"Without our traditions, our lives would be as shaky as... as a fiddler on the roof!" - Fiddler on the Roof
The ketubah is a Jewish marriage contract, outlining the responsibilities of the bride and the groom. The ketubah is signed by the couple and two witnesses before the ceremony takes place, then is read to the guests during the ceremony.

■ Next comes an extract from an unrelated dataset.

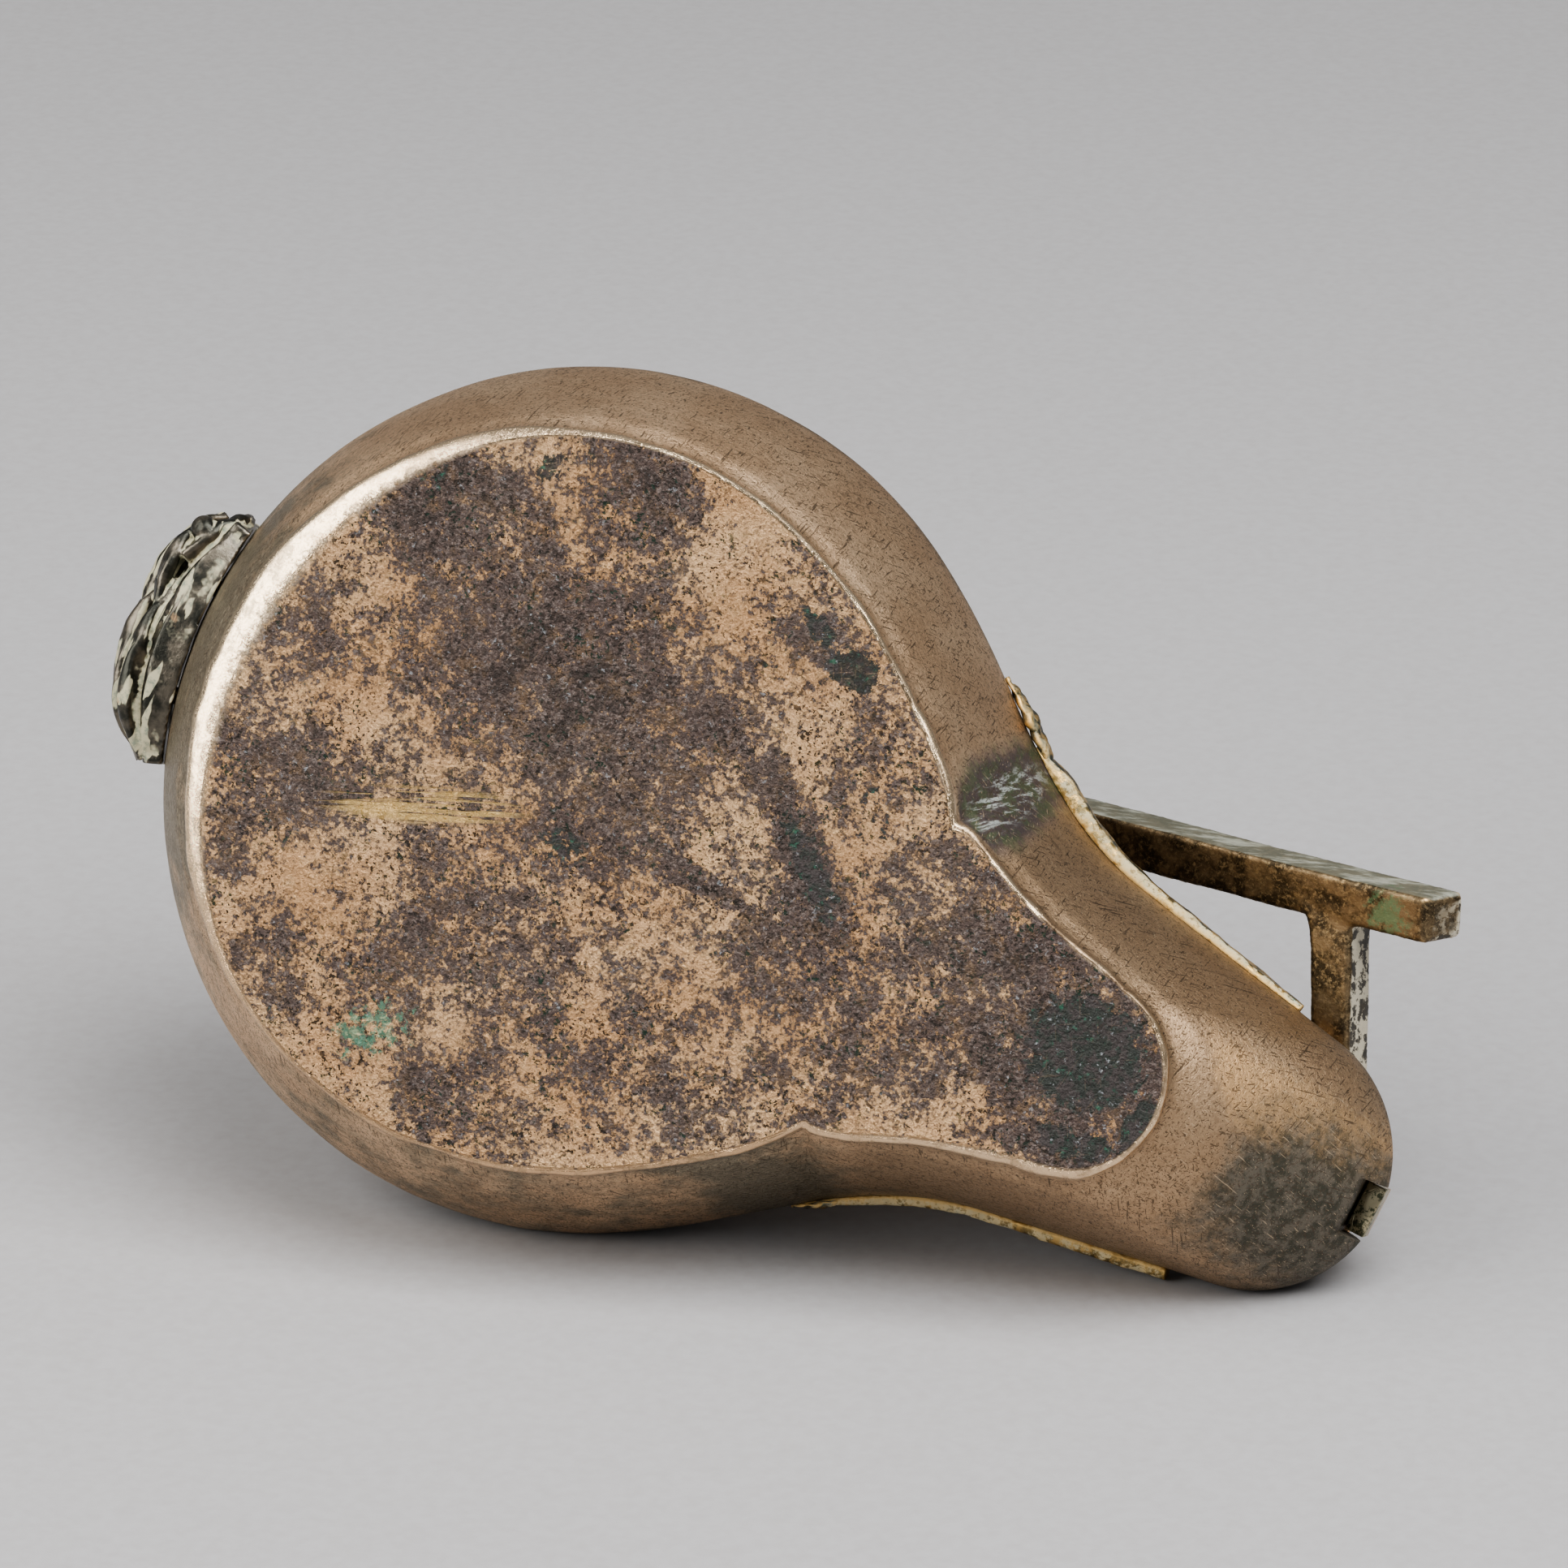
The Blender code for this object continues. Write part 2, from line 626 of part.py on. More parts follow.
def make_lid_dome(mats, parent):
    base = DECK_TOP + GAP
    hole = STUD_R + GAP
    outer = [p for p in dome_profile(0.0, 10) if p[0] > hole + 1]
    inner = [p for p in dome_profile(-LID_WALL, 7) if p[0] > hole + 1]
    inner.reverse()
    profile = [(hole, LID_CROWN_Z)] + outer
    profile += [(LID_R + 0.7, base + 1.6), (LID_R + 0.7, base + 0.4), (LID_R + 0.3, base)]
    profile += [(LID_R - LID_WALL, base)] + inner + [(hole, LID_CROWN_Z - LID_WALL)]
    dome = turned(profile, "lid_dome", mats["bronze"], 48, closed=True, parent=parent)
    for i, (place, way) in enumerate(knuckle_rivet_places()):
        tool = cylinder(f"dome_hole_{i}", None, RIVET_HOLE_R, place - way * 5, place + way * 5, 12)
        combine(dome, tool, "DIFFERENCE")
    return dome


def strap_frame(z):
    """The dome's rear profile at height z in the XZ plane: a point and the way out of it."""
    step = 0.05
    low = Vector((-dome_radius(z - step), 0, z - step))
    high = Vector((-dome_radius(z + step), 0, z + step))
    along = (high - low).normalized()
    way = Vector((-along.z, 0, along.x))
    return Vector((-dome_radius(z), 0, z)), way


def knuckle_rivet_places():
    places = []
    for side in (1, -1):
        point, way = strap_frame(STRAP_RIVET_Z)
        places.append((point + Vector((0, STRAP_RIVET_Y * side, 0)), way))
    return places


def make_lid_knuckle(mats, parent):
    """The tube that turns on the pin, with a strap that lies up the dome's rear."""
    rings = []
    for z in (30.4, 32.0, 34.0, 36.0, 38.0):
        point, way = strap_frame(z)
        near = point + way * (GAP + 0.25)
        far = near + way * STRAP_T
        half = KNUCKLE_HALF if z < 37 else KNUCKLE_HALF - 1.6
        rings.append([near + Vector((0, -half, 0)), near + Vector((0, half, 0)),
                      far + Vector((0, half, 0)), far + Vector((0, -half, 0))])
    half = KNUCKLE_HALF
    root = [Vector((PIN_X, -half, PIN_Z + 0.3)), Vector((PIN_X, half, PIN_Z + 0.3)),
            Vector((PIN_X, half, PIN_Z + 1.7)), Vector((PIN_X, -half, PIN_Z + 1.7))]
    elbow = [Vector((-35.0, -half, PIN_Z + 0.4)), Vector((-35.0, half, PIN_Z + 0.4)),
             Vector((-35.6, half, PIN_Z + 2.2)), Vector((-35.6, -half, PIN_Z + 2.2))]
    knuckle = loft([root, elbow] + rings, "lid_knuckle", mats["bronze"], parent=parent)
    tube = cylinder("knuckle_tube", None, KNUCKLE_R, (PIN_X, -half + 0.01, PIN_Z),
                    (PIN_X, half - 0.01, PIN_Z), 24)
    combine(knuckle, tube, "UNION")
    bore = cylinder("knuckle_bore", None, PIN_R + GAP, (PIN_X, -half - 3, PIN_Z),
                    (PIN_X, half + 3, PIN_Z), 20)
    combine(knuckle, bore, "DIFFERENCE")
    for i, (place, way) in enumerate(knuckle_rivet_places()):
        tool = cylinder(f"strap_hole_{i}", None, RIVET_HOLE_R, place - way * 5, place + way * 5, 12)
        combine(knuckle, tool, "DIFFERENCE")
    return knuckle


def make_knuckle_rivets(mats, parent):
    for i, (place, way) in enumerate(knuckle_rivet_places()):
        top = STRAP_T + 0.25 + 2 * GAP
        low = -LID_WALL - GAP - 0.2
        profile = [(0, top + 0.9), (0.9, top + 0.7), (1.5, top), (RIVET_R, top), (RIVET_R, low),
                   (1.5, low), (0.9, low - 0.7), (0, low - 0.8)]
        rivet = turned(profile, f"knuckle_rivet_{i + 1}", mats["fastener"], 12)
        rivet.rotation_mode = "QUATERNION"
        rivet.rotation_quaternion = way.to_track_quat("Z", "Y")
        rivet.location = place * MM
        rivet.parent = parent
        rivet.matrix_parent_inverse = parent.matrix_world.inverted()


def smooth_path(points, per_span):
    """A Catmull-Rom curve through the points."""
    points = [Vector(p) for p in points]
    ends = [points[0] * 2 - points[1]] + points + [points[-1] * 2 - points[-2]]
    path = []
    for i in range(1, len(ends) - 2):
        a, b, c, d = ends[i - 1:i + 3]
        for k in range(per_span):
            t = k / per_span
            path.append(0.5 * (2 * b + (c - a) * t + (2 * a - 5 * b + 4 * c - d) * t * t
                               + (3 * b - a - 3 * c + d) * t ** 3))
    path.append(points[-1])
    return path


def bar_section(center, along, width, depth, roll, chamfer, tilt=0.0):
    """A chamfered rectangle across a bar. Its depth lies near the vertical before the roll."""
    side = along.cross(Vector((0, 0, 1))).normalized()
    up = side.cross(along).normalized()
    side, up = side * cos(roll) + up * sin(roll), up * cos(roll) - side * sin(roll)
    half_w = width / 2
    half_d = depth / 2
    corners = []
    for sx, sy in ((1, 1), (-1, 1), (-1, -1), (1, -1)):
        first = (sx * half_w, sy * (half_d - chamfer))
        second = (sx * (half_w - chamfer), sy * half_d)
        corners += [first, second] if sx * sy > 0 else [second, first]
    return [center + side * x + up * y + along * (tilt * y) for x, y in corners]


def make_lid_arm(mats, parent):
    """The lift arm: an eye under the crown nut, a square bar past the nozzle and its side branch."""
    path = smooth_path(ARM_PATH, 4)
    rings = []
    for i, point in enumerate(path):
        along = (path[min(i + 1, len(path) - 1)] - path[max(i - 1, 0)]).normalized()
        roll = ARM_ROLL * min(max((i - 8) / 8, 0.0), 1.0)
        rings.append(bar_section(point, along, ARM_W, ARM_W, roll, ARM_CHAMFER))
    along = (path[-1] - path[-2]).normalized()
    rings[-1] = bar_section(path[-1], along, ARM_W, ARM_W, ARM_ROLL, ARM_CHAMFER, END_TILT)
    tip = path[-1] + along * 0.5
    end = ARM_W - 1.0
    rings.append(bar_section(tip, along, end, end, ARM_ROLL, ARM_CHAMFER * 0.6, END_TILT))
    arm = loft(rings, "lid_arm", mats["arm_bronze"], parent=parent)

    root = Vector(BRANCH_ROOT)
    foot = Vector(BRANCH_FOOT)
    along = (foot - root).normalized()
    width, depth = BRANCH_SIZE
    rings = []
    widths = ((0.0, width + 3.2), (0.10, width + 1.2), (0.2, width), (0.8, width - 0.5), (1.0, width - 0.6))
    for share, wide in widths:
        center = root.lerp(foot, share)
        rings.append(bar_section(center, along, wide, depth, BRANCH_ROLL, 0.4))
    branch = loft(rings, "arm_branch", None)
    combine(arm, branch, "UNION")
    pad = cylinder("arm_pad", None, 2.6, (foot.x, foot.y, DECK_TOP + GAP), (foot.x, foot.y, foot.z), 16)
    combine(arm, pad, "UNION")
    eye_z = LID_CROWN_Z + GAP
    eye = cylinder("arm_eye", None, ARM_EYE_R, (0, 0, eye_z), (0, 0, eye_z + ARM_EYE_T), 32)
    combine(arm, eye, "UNION")
    hole = cylinder("eye_hole", None, STUD_R + GAP, (0, 0, eye_z - 5), (0, 0, eye_z + 12), 20)
    combine(arm, hole, "DIFFERENCE")
    return arm


def make_crown_fixings(mats, parent):
    """Washer, threaded stud with an inner head, and the turned finial nut that clamps the arm."""
    low = LID_CROWN_Z + 2 * GAP + ARM_EYE_T
    washer_top = low + 0.8
    profile = [(STUD_R + GAP, washer_top), (4.4, washer_top), (4.4, low), (STUD_R + GAP, low)]
    turned(profile, "crown_washer", mats["fastener"], 32, closed=True, parent=parent)
    head = LID_CROWN_Z - LID_WALL - GAP
    top = washer_top + 5.0
    profile = [(0, top), (STUD_R, top), (STUD_R, head), (4.2, head), (4.2, head - 1.0),
               (3.4, head - 1.5), (0, head - 1.5)]
    turned(profile, "crown_stud", mats["fastener"], 24, parent=parent)
    base = washer_top + GAP
    finial = [(0, base + 11.0), (1.1, base + 10.8), (1.9, base + 10.0), (2.1, base + 9.2),
              (1.7, base + 8.3), (1.3, base + 7.8), (2.6, base + 7.2), (3.6, base + 6.0),
              (3.8, base + 4.8), (3.3, base + 3.4), (2.6, base + 2.6), (3.9, base + 2.0),
              (4.2, base + 1.2), (4.0, base), (STUD_R + GAP, base), (STUD_R + GAP, top + GAP),
              (0, top + GAP)]
    turned(finial, "crown_nut", mats["bronze"], 24, parent=parent)


def main():
    clear_scene()
    mats = materials()
    lid_axis = bpy.data.objects.new("lid_axis", None)
    lid_axis.location = (PIN_X * MM, 0, PIN_Z * MM)
    pot_axis = bpy.data.objects.new("pot_axis", None)
    for empty in (lid_axis, pot_axis):
        collection(COLLECTION).objects.link(empty)
    bpy.context.view_layer.update()
    make_bowl(mats)
    for side in (1, -1):
        make_border(side, mats)
        make_scroll(side, mats)
    make_rear_leaf(mats)
    make_leaf_rivets(mats)
    make_deck(mats)
    make_deck_screws(mats)
    make_collar(mats)
    make_washer(mats)
    make_pot(mats, pot_axis)
    make_pen_ring(mats)
    make_hinge_bracket(mats)
    make_bracket_rivets(mats)
    make_hinge_pin(mats)
    make_lid_dome(mats, lid_axis)
    make_lid_knuckle(mats, lid_axis)
    make_knuckle_rivets(mats, lid_axis)
    make_lid_arm(mats, lid_axis)
    make_crown_fixings(mats, lid_axis)
    bpy.context.view_layer.update()


main()
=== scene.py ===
"""Looks of the lamp-form inkwell: a worn bronze casting lying on its side, its foot to the camera.

Lengths are in millimetres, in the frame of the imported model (+X to the nozzle, +Z out of the
deck), and are scaled by MM when a mesh is made. The bowl's outline repeats the CAD's formula.
"""
import json
from math import acos, cos, hypot, pi, radians, sin, sqrt

import bmesh
import bpy
import numpy as np
from mathutils import Matrix, Vector

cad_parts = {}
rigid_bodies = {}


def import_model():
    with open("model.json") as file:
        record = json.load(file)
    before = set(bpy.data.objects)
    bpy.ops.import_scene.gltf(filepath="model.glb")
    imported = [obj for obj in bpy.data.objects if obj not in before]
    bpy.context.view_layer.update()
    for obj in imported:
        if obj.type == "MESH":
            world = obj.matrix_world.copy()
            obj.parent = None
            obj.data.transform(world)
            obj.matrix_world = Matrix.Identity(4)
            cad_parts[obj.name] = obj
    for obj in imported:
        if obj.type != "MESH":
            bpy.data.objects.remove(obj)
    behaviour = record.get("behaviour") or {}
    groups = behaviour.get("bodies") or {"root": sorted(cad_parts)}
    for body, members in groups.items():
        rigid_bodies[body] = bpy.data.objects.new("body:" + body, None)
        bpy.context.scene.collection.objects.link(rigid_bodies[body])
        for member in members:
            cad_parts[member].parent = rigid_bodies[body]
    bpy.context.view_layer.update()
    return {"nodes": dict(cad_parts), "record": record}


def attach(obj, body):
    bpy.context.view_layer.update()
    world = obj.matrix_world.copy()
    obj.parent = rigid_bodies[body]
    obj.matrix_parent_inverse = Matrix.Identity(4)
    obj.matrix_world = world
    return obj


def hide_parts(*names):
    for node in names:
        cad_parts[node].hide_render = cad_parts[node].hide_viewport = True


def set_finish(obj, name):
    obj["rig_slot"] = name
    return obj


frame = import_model()

MM = 0.001
GAP = 0.3

# The CAD's driving dimensions that the finer surfaces repeat
FOOT = {"round": 36.2, "neck_x": 16.5, "neck_r": 19.7, "tip_x": 58.0, "tip_r": 10.2, "blend": 17.4}
RIM = {"round": 43.1, "neck_x": 20.1, "neck_r": 23.4, "tip_x": 75.5, "tip_r": 13.6, "blend": 14.2}
WAIST_ANGLE = radians(52)
FLANK = radians(79)
FOOT_EDGE = 0.9
RIM_Z = 20.0
FLARE_POWER = 1.4
BOWL_TOP = 23.3
SHOULDER_IN = 2.8
LAND = 1.4
WALL = 2.2
FLOOR_Z = 2.4
NOTCH = (2.6, 6.0, 7.2)
TIP = RIM["tip_x"] + RIM["tip_r"]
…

A chuppah has four corners and a covered roof to symbolize the new home they are building together. The canopy will be made of Jamie's grandfather's tallit, or prayer shawl, and Bryan’s grandfather's scarves.
Breaking the Glass
As the ceremony comes to an end, Bryan will step on a glass inside a cloth bag to shatter it. The breaking of the glass holds multiple meanings. Some say it represents the destruction of the Temple in Jerusalem. Others say it demonstrates that marriage holds sorrow as well as joy and is a representation of the commitment to stand by one another even in hard times. The cloth holding the shards of glass will be collected after the ceremony, and Jamie and Bryan will have it in their home.
Following the ceremony, tradition dictates that couples spend approximately 18 minutes in yichud (or seclusion). This wedding custom allows the newly married couple to reflect privately on their new relationship and allows them precious time alone to bond and rejoice. Jamie and Bryan will also be pinching themselves.